Ready to keep your 912 running smooth? Browse Flying411 for the engines, parts, and aviation pros you need to maintain it with confidence.

Conclusion

Knowing how to balance carbs on a Rotax 912 turns a mysterious vibration into a simple, fixable thing. The engine is really two twin-cylinder halves sharing one crankshaft, and your whole job is to make those halves breathe in step. 

Do the mechanical sync first, then match the suction on each side at higher rpm and at idle, remember the balance tube, and recheck across the range. The payoff is a smoother idle, less vibration, and a gearbox that thanks you with a longer life.

If you take your time, use a good gauge, and respect that spinning prop, this is a job you can grow comfortable with. 

And when you need parts, a replacement engine, or a trusted mechanic to back you up, Flying411 keeps the marketplace and the expertise in one place, so your 912 spends more time flying smooth and less time shaking on the ramp.

Frequently Asked Questions

How long does it take to balance the carbs on a Rotax 912?

The first time can take an hour or more as you learn to read the gauges, but once you know the process, a routine check often takes only a handful of minutes.

Can I balance my Rotax 912 carbs myself?

Many owners learn to do it with the right tool and a careful approach, but some aircraft categories require a qualified or Rotax-trained mechanic to perform or sign off the work, so check the rules for your specific aircraft.

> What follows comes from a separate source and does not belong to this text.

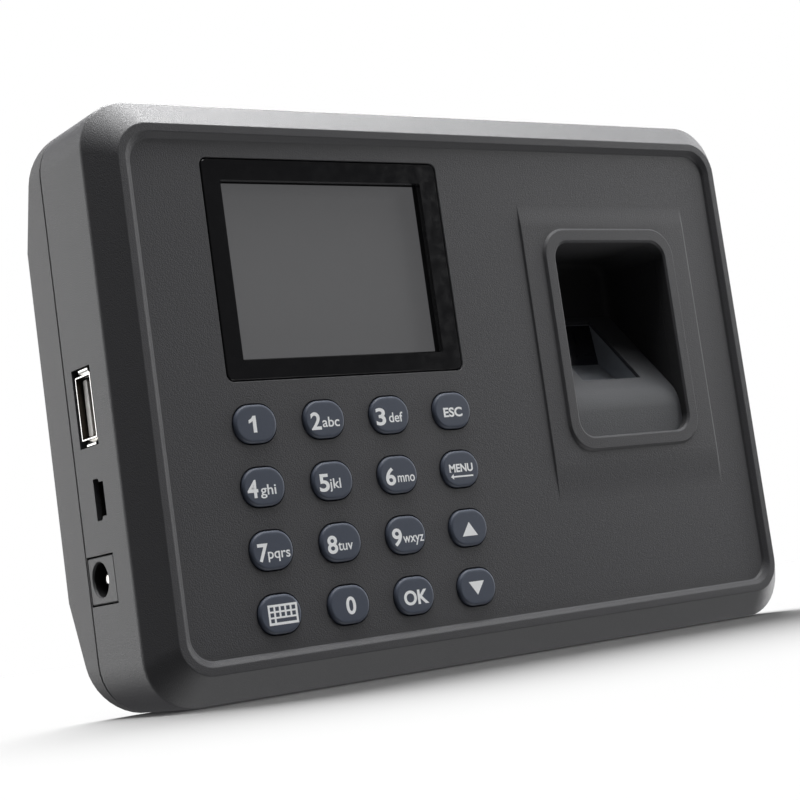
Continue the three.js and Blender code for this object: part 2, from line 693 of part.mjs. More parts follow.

What happens if I fly with unbalanced carbs?

The engine will usually run rougher at idle and low power, vibrate more, and put extra stress on the gearbox over time, though it often still feels normal at full throttle.

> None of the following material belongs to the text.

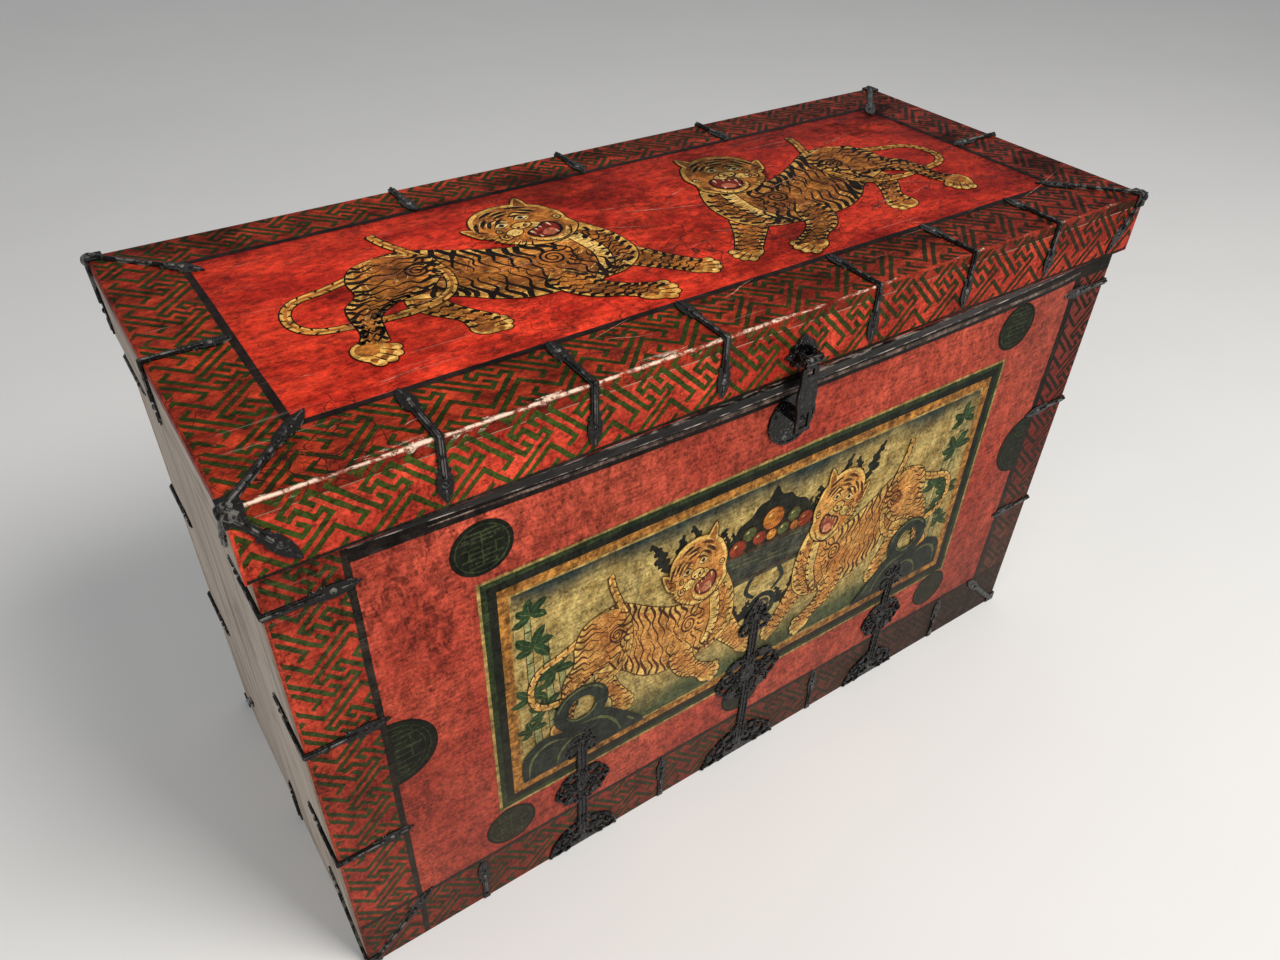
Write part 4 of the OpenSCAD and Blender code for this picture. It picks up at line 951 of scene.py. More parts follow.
def mount_relief(name, foot, waist, crown):
    """Wire scrolls over one pierced mount, given each plate's width, height and middle."""
    low, high = node_box(name)
    x = (low.x + high.x) / 2
    (fw, fh), (ww, wh, wz), (cw, cz) = foot, waist, crown
    rise = fh * 0.84
    arch = (fw * fw / 4 + rise * rise) / (2 * rise)
    tilt = math.degrees(math.asin((arch - rise + 3) / arch))
    bm = bmesh.new()
    scroll(bm, (x, rise - arch), arch - 2, tilt, 180 - 2 * tilt, 1.3)
    scroll(bm, (x, fh * 0.82), fh * 0.14, -60, 300, 1.4)
    places = [
        (0.15 * fw, 0.62 * fh, 0.15 * fh, 100, 250),
        (0.28 * fw, 0.38 * fh, 0.17 * fh, 20, 290),
        (0.13 * fw, 0.3 * fh, 0.13 * fh, 200, 280),
        (0.38 * fw, 0.17 * fh, 0.13 * fh, 60, 270),
        (0.24 * fw, 0.12 * fh, 0.085 * fh, 0, 300),
        (0.39 * fw, 0.38 * fh, 0.07 * fh, 90, 300),
    ]
    for up in (-1, 1):
        places += [
            (0.19 * ww, wz + up * 0.27 * wh, 0.17 * wh, 30 * up, 280),
            (0.32 * ww, wz + up * 0.12 * wh, 0.12 * wh, 90 * up, 290),
            (0.16 * ww, wz + up * 0.09 * wh, 0.07 * wh, 0, 300),
            (0.09 * ww, wz + up * 0.38 * wh, 0.08 * wh, 40, 280),
        ]
    places += [
        (0.43 * ww, wz, 0.07 * wh, 30, 300),
        (0.27 * cw, cz - 0.32 * cw, 0.18 * cw, 10, 290),
        (0.17 * cw, cz + 0.12 * cw, 0.13 * cw, 120, 290),
    ]
    for u, v, radius, start, sweep in places:
        scroll(bm, (x + u, v), radius, start, sweep, 1.45)
        scroll(bm, (x - u, v), radius, 180 - start, -sweep, 1.45)
    bmesh.ops.holes_fill(bm, edges=[edge for edge in bm.edges if edge.is_boundary], sides=6)
    finish_metal(bm, 0.35)
    make_piece(name + "_scrolls", bm, VARNISHED, "box")


mount_relief("left_pierced_mount", (100, 60), (76, 66, 125), (46, 212))
mount_relief("middle_pierced_mount", (128, 65), (108, 86, 165), (52, 273))
mount_relief("right_pierced_mount", (100, 60), (76, 66, 125), (46, 212))
knobs = bmesh.new()
flatter = Matrix.Diagonal((1.0, 1.0, 0.9, 1.0))
for x in (LID_LOW.x + KNOB_INSET, LID_HIGH.x - KNOB_INSET):
    for y in (LID_LOW.y + KNOB_INSET, LID_HIGH.y - KNOB_INSET):
        place = Matrix.Translation((x, y, LID_HIGH.z - KNOB_INSET)) @ flatter
        bmesh.ops.create_icosphere(knobs, subdivisions=4, radius=KNOB_RADIUS, matrix=place)
for corner in knobs.verts:
    corner.co += noise.noise_vector(corner.co * 0.16) * 1.6
finish_metal(knobs, 0.5)
make_piece("lid_corner_knobs", knobs, IRON, "lid")

# %% [markdown]
# ## A striped cat as bands
# The two big cats on the lid are built from bands: a leg, a tail or a body is the surface
# between two curves. The same two curves give the fill, the pale edge, the fur and the
# stripes, so a stripe always follows the limb that it is on.

# %% A band between two curves
class Limb:
    """The surface between two smooth curves: t runs along it, s from one curve to the other."""

    def __init__(self, one, two):
        self.one, self.two = smooth(one), smooth(two)

    def at(self, t, s):
        a, b = between(self.one, t), between(self.two, t)
        return a[0] + (b[0] - a[0]) * s, a[1] + (b[1] - a[1]) * s

    def outline(self, s0=0.0, s1=1.0, steps=36):
        there = [self.at(i / steps, s0) for i in range(steps + 1)]
        return there + [self.at(1 - i / steps, s1) for i in range(steps + 1)]

    def edge(self, s, steps):
        return [self.at(k / steps, s) for k in range(steps + 1)]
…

Do I need to remove the carburetors to balance them?

No. Balancing is done with the carbs installed and the engine running, using the throttle cable adjusters and idle speed screws while you watch the suction on each side.

Why does my idle change after I reconnect the balance tube?

The crossover balance tube shares pressure between the two intakes, which tends to smooth the idle and nudge the rpm up slightly, so many people set the idle a little low while the tube is disconnected.